Navigational Ads: Leveraging Apple’s New Maps Ecosystem for Mobile UA
An analysis of how Apple’s new Maps ad platform offers a high-intent channel for mobile marketers to drive both digital engagement and location-based growth.
The Great Migration: From Keyword Search to Navigational Intent
For the past decade, mobile User Acquisition (UA) has been dominated by a "keyword-first" mentality. Whether on the App Store or Google Play, success was measured by how effectively a brand could intercept a user’s search query. However, with Apple’s recent launch of a dedicated advertising platform for its Maps app, the industry is witnessing a fundamental shift. We are moving from Search Intent (what the user wants to know) to Navigational Intent (where the user is going).
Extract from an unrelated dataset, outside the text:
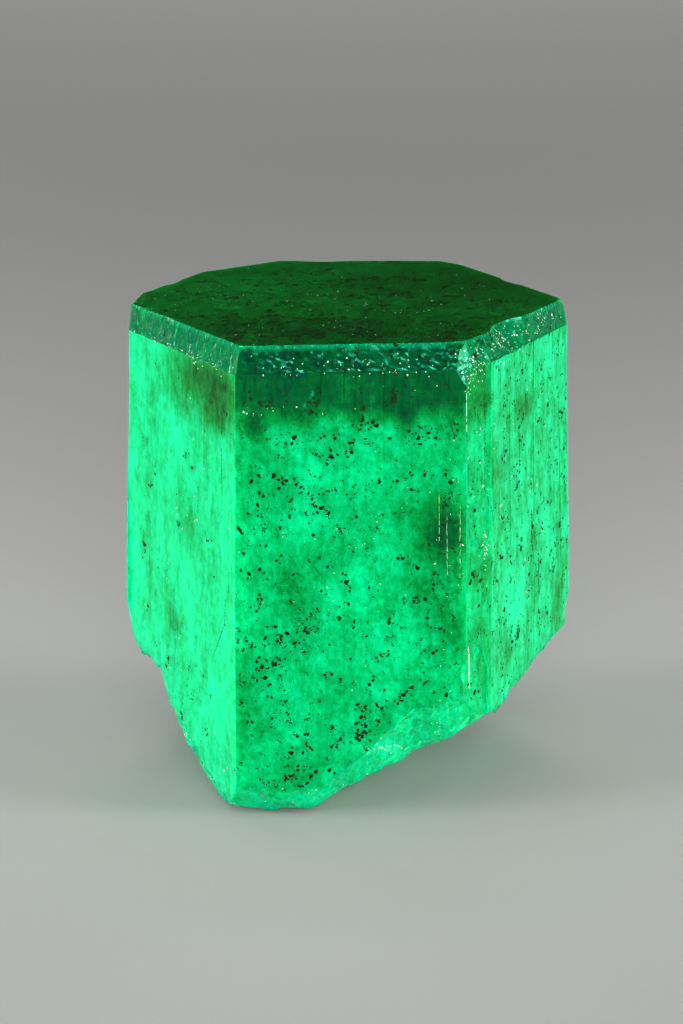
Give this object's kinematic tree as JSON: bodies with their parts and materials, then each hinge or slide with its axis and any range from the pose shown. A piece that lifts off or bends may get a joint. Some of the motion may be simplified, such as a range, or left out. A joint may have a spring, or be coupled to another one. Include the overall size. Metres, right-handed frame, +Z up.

This transition is not merely a change in real estate; it is a change in the psychology of the user. When a user searches for "sushi" in the App Store, they are looking for a digital experience—perhaps a delivery app or a game. When they search for "sushi" in Apple Maps, they are signaling an immediate, real-world need. For UA professionals, this represents an opportunity to capture users at the highest point of intent: the moment they are preparing to move.
As AI reshapes where every advertising pound is allocated, as noted by recent industry analysis, the focus is shifting toward platforms that offer high-context utility. Navigational ads allow brands to move beyond the "install-and-forget" cycle, placing the app as a utility within the user's physical journey. This is the new frontier of digital advertising, where the map is no longer just a tool for directions, but a marketplace for discovery.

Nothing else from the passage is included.